(GIVEN REQUEST): For this exercise, write out exactly, and only, the lines running from the line that contains "make_head()" through the line that contains "for node in".
··· STORED DATA
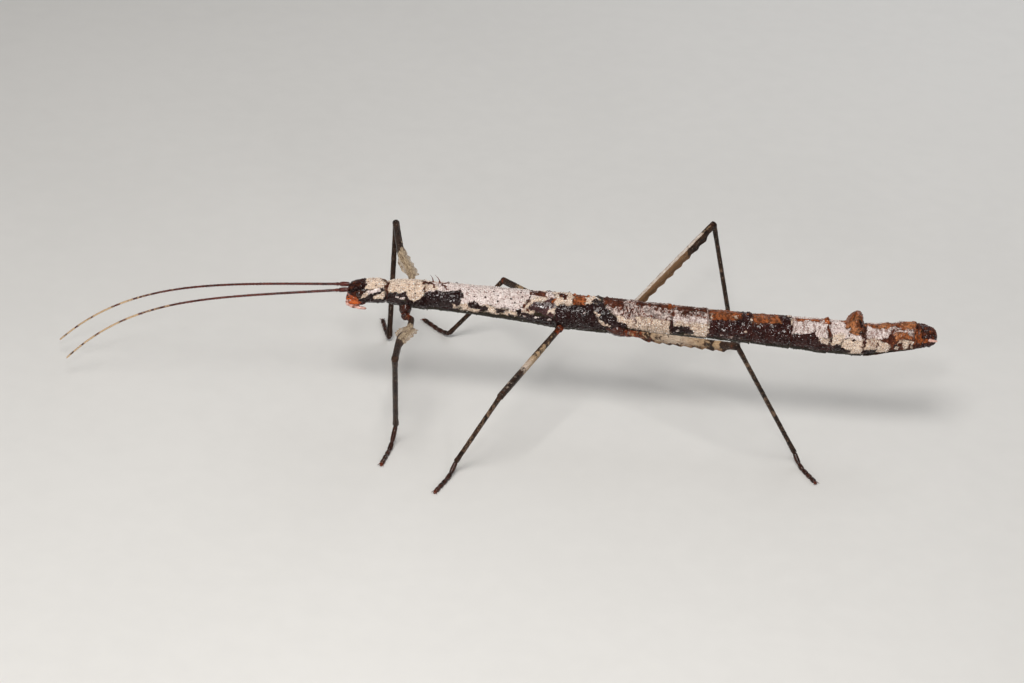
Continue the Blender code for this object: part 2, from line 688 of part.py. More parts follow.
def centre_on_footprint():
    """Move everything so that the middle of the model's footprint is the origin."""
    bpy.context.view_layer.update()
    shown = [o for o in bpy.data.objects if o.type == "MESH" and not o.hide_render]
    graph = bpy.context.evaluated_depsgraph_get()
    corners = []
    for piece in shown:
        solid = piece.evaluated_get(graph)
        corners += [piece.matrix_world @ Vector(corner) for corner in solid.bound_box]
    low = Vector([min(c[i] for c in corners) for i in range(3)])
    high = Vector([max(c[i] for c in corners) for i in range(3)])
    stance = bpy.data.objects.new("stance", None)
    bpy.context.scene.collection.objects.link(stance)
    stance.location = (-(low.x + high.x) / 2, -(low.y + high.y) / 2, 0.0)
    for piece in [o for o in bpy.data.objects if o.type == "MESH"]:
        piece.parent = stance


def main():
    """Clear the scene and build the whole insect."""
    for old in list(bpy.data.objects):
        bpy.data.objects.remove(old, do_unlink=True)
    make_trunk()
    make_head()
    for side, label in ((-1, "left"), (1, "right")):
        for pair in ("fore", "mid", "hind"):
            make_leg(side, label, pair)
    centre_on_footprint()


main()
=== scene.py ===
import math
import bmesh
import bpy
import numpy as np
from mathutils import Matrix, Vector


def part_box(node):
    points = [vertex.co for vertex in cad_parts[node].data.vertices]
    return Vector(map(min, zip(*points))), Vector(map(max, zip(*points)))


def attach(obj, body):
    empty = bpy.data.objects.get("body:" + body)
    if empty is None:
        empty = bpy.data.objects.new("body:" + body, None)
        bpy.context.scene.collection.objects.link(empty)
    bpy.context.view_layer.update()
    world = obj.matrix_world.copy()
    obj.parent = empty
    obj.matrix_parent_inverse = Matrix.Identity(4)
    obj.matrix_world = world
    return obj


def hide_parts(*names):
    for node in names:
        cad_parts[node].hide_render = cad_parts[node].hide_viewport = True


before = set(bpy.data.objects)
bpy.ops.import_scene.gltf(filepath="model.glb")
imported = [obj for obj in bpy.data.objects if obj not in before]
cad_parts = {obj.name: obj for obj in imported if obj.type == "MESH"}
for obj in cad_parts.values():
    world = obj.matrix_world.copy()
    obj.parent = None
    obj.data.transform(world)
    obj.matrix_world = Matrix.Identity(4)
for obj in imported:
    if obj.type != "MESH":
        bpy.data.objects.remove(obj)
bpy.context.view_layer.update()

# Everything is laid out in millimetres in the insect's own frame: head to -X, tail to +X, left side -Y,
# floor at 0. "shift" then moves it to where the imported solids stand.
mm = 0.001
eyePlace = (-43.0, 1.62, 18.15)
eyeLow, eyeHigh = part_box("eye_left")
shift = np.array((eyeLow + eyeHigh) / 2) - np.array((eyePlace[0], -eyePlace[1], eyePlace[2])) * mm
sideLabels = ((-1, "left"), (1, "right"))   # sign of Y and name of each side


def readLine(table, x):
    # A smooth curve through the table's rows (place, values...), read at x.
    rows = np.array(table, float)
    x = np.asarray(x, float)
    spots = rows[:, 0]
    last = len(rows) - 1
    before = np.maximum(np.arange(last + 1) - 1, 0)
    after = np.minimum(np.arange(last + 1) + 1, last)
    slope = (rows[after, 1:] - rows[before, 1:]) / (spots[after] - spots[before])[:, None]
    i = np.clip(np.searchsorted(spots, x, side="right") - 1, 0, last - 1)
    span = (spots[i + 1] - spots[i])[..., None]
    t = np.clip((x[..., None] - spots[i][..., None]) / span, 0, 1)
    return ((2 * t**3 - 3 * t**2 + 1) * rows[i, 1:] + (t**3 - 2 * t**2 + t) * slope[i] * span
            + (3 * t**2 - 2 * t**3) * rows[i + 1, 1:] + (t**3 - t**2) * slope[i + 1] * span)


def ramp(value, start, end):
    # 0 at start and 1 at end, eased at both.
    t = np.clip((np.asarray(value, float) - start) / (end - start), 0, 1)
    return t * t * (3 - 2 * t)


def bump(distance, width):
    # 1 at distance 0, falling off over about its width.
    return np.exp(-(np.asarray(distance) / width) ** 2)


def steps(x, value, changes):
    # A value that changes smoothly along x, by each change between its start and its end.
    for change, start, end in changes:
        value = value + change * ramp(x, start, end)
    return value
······
(TASK RESULT):
    make_head()
    for side, label in ((-1, "left"), (1, "right")):
        for pair in ("fore", "mid", "hind"):
            make_leg(side, label, pair)
    centre_on_footprint()


main()
=== scene.py ===
import math
import bmesh
import bpy
import numpy as np
from mathutils import Matrix, Vector


def part_box(node):
    points = [vertex.co for vertex in cad_parts[node].data.vertices]
    return Vector(map(min, zip(*points))), Vector(map(max, zip(*points)))


def attach(obj, body):
    empty = bpy.data.objects.get("body:" + body)
    if empty is None:
        empty = bpy.data.objects.new("body:" + body, None)
        bpy.context.scene.collection.objects.link(empty)
    bpy.context.view_layer.update()
    world = obj.matrix_world.copy()
    obj.parent = empty
    obj.matrix_parent_inverse = Matrix.Identity(4)
    obj.matrix_world = world
    return obj


def hide_parts(*names):
    for node in names:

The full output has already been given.